COLUMBUS, Ohio — A man charged with plotting to kill military members in the U.S. after receiving overseas training is asking for leniency at sentencing, saying he abandoned his plans for the attack.

In making his argument, Abdirahman Sheik Mohamud acknowledges that he became radicalized after traveling to Syria in the spring of 2014 and that he recruited others on his return home, according to a court filing this week.

Back in the U.S., Mohamud “realized the immoral and illegal nature of terrorist ideology,” his attorney, Sam Shamansky, said in the Monday court filing.

“He rejected the radical notions he had previously embraced and had completely abandoned any plans to engage in terrorism by the end of November of 2014,” the filing said. As a result, a lengthy prison term isn't necessary, Shamansky argues.

“Mohamud urges the Court to consider his rejection of terrorist ideology as it fashions a sentence that promotes respect for the law,” Shamansky said.

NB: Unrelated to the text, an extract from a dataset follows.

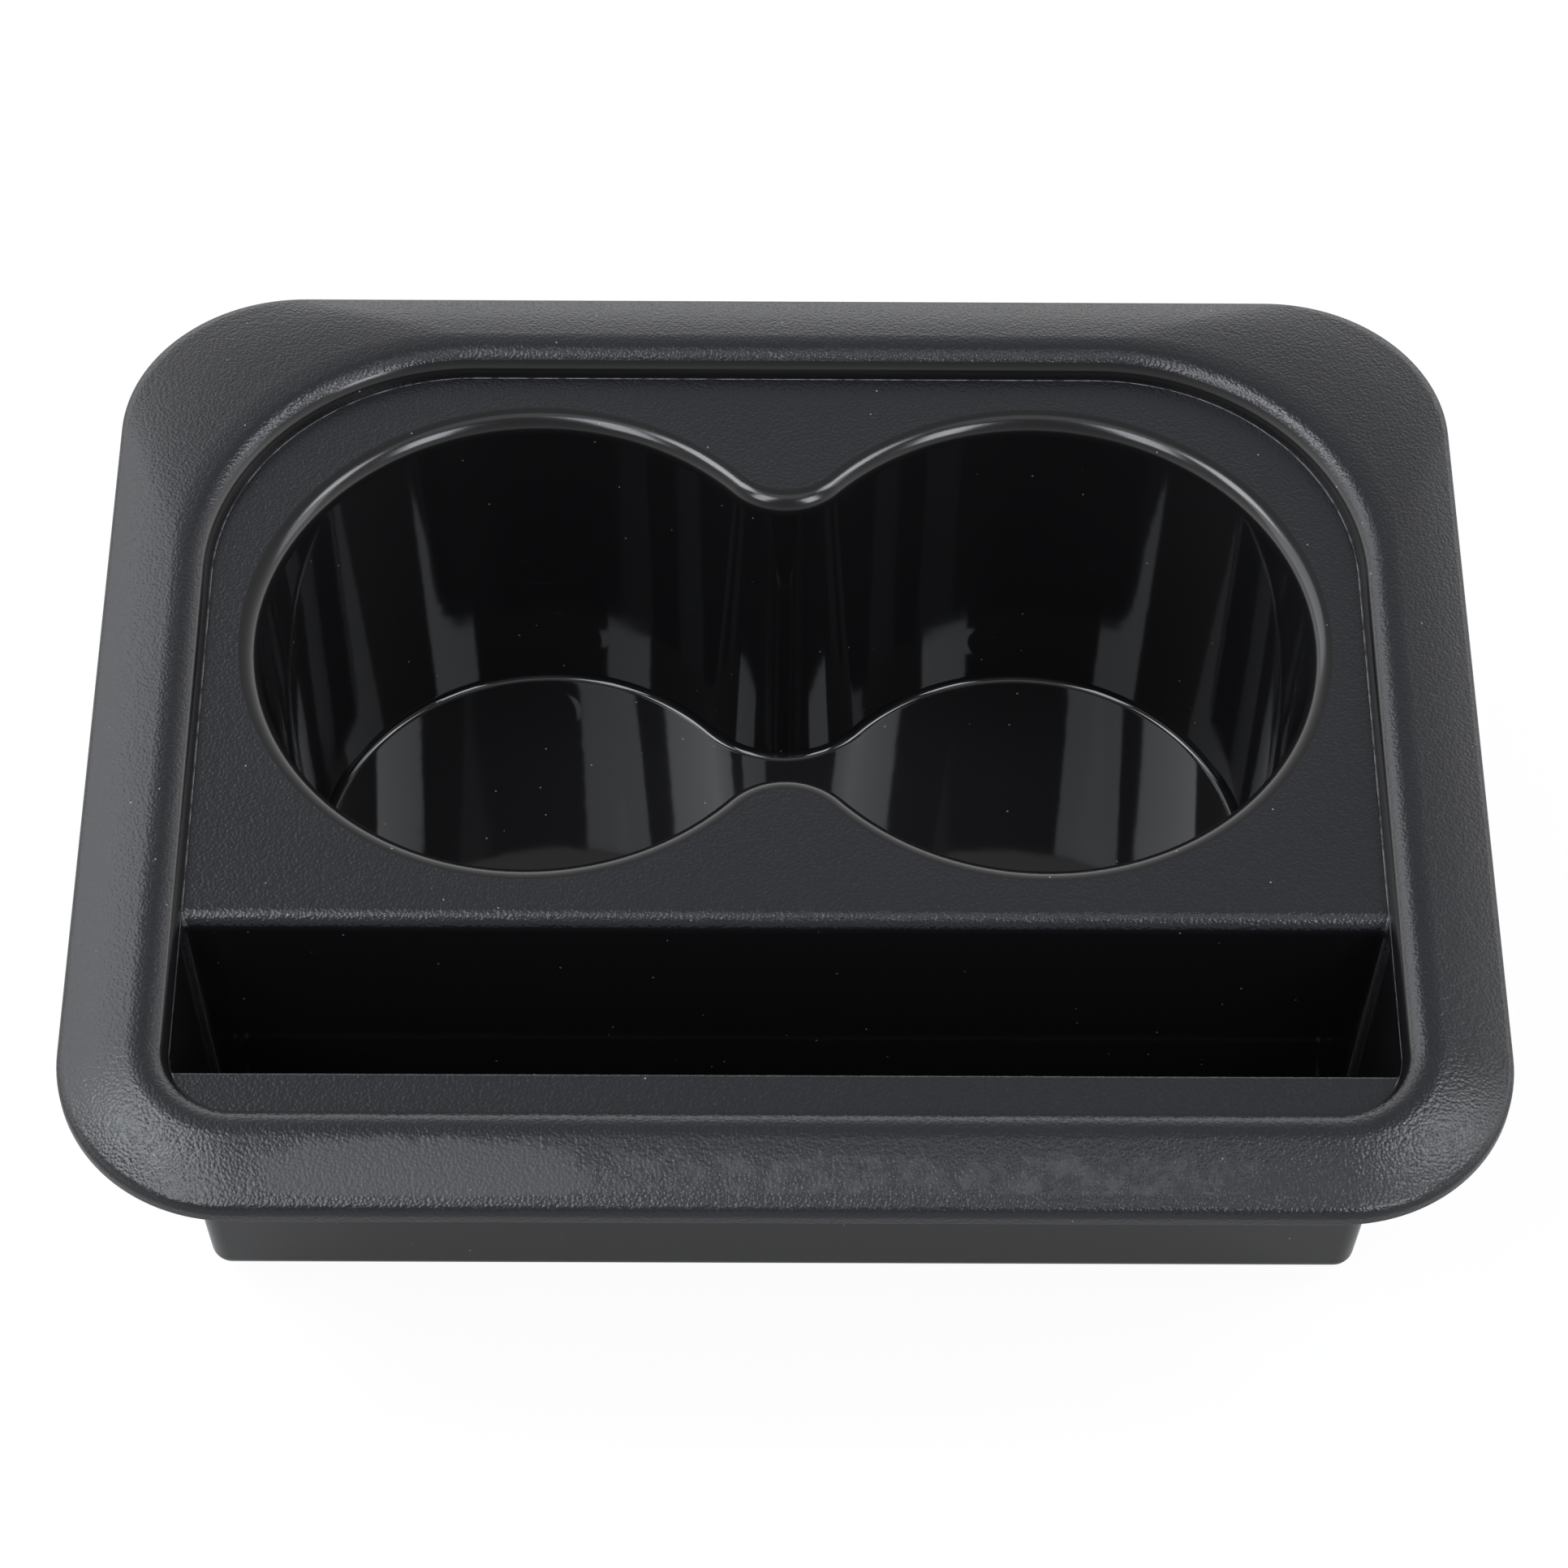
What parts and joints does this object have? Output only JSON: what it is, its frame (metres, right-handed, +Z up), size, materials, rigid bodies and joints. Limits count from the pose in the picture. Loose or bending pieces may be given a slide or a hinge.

Court documents unsealed earlier this summer show Mohamud, 25, pleaded guilty almost two years ago to terrorism charges. The government hasn't explained why the plea deal was sealed for so long.

Federal prosecutors want a judge to impose a 23-year sentence. They say Mohamud tried to cover up dangerous terrorist activity, including after his arrest. Sentencing is set for Friday.

Recorded jail telephone calls between Mohamud and a person close to him reveal he told others “to keep their mouths shut,” assistant federal prosecutor Doug Squires said in a court filing.

“Mohamud characterized the situation as a ‘domino effect, and if one falls, everyone falls,'” Squires said in the Monday filing.

After becoming radicalized in Syria, Mohamud returned home planning “grievous harm” for which he recruited others, Squires said.

“Once caught, he orchestrated a cover-up beginning with his material misstatements to the FBI,” he said.

Court documents say that in 2014, Mohamud obtained a passport to travel to Greece but instead went to Syria for training and expressed a desire to die fighting there.

He returned to the U.S. after his brother was killed while fighting for a terrorist organization affiliated with al-Qaida, the documents said.

Mohamud wanted to travel to Texas and capture three or four soldiers and execute them, according to the government.